Here is the failure mode nobody puts on the website. A studio cannot run more ventures than its operating partners can actually be present in. Depth is the product. The moment a studio chases volume past its bench, it dilutes the very attention that produced the returns, and the model quietly becomes a worse VC fund with a higher fee.

This is why disciplined studios cap at a few ventures a year rather than dozens. It also explains the two fair critiques of the category. Studios carry a higher fee structure for the breadth of services they provide, and they disclose less, since they are not required to publish portfolio or performance. The ~50% IRR is part of that opacity. It is self-reported and survivor-weighted, which is exactly why we frame it as the GSSN studio benchmark and read it as directional rather than guaranteed.

How Avante structures it

Avante Ventures launches 3-4 ventures per year through a six-stage system. Research, Partner, Build, Traction, Revenue, Compound. We deploy $500K-1.5M per venture across pre-seed and retain co-founder economics, which is the founder-equity logic above applied to our own book. The operator is in the build through first revenue, then moves to the board.
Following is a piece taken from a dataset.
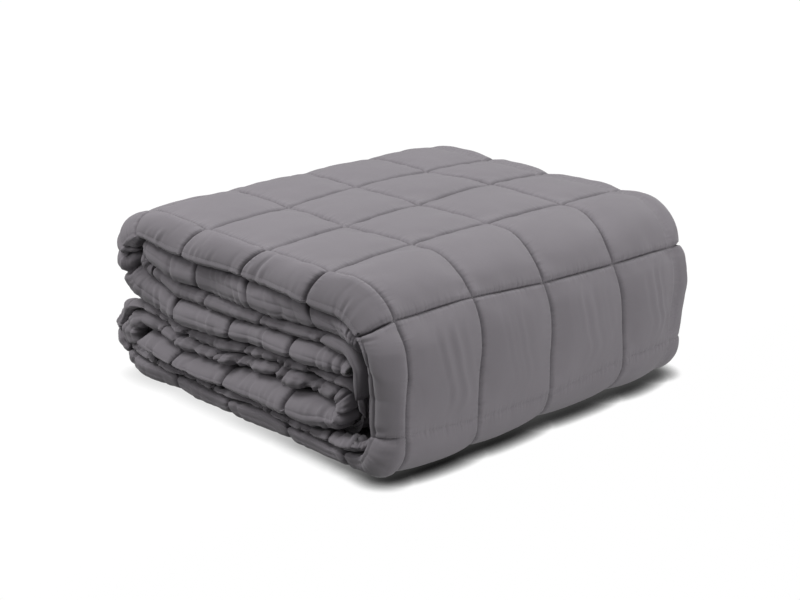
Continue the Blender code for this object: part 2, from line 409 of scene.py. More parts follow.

Brazil is where the math compounds hardest. Services account for roughly 70% of Brazilian GDP, per IBGE, with low software penetration, so a hands-on studio is filling a real gap rather than chasing a crowded one. Pair domain operators with 10+ years of Brazilian-market scar tissue with a Silicon Valley playbook and first-ticket capital on day one, and solving company plumbing once routes roughly $300K-$500K of effective capital per venture into product and traction instead of overhead. That is the 6-9 month head start, made concrete. You can read the full thesis at [/why-avante](/why-avante) and the operating discipline behind it at [/principles](/principles).

The ceiling is honest and it is ours too. We will only ever run as many ventures as we can be genuinely present in. That constraint is not a weakness in the model. It is the model.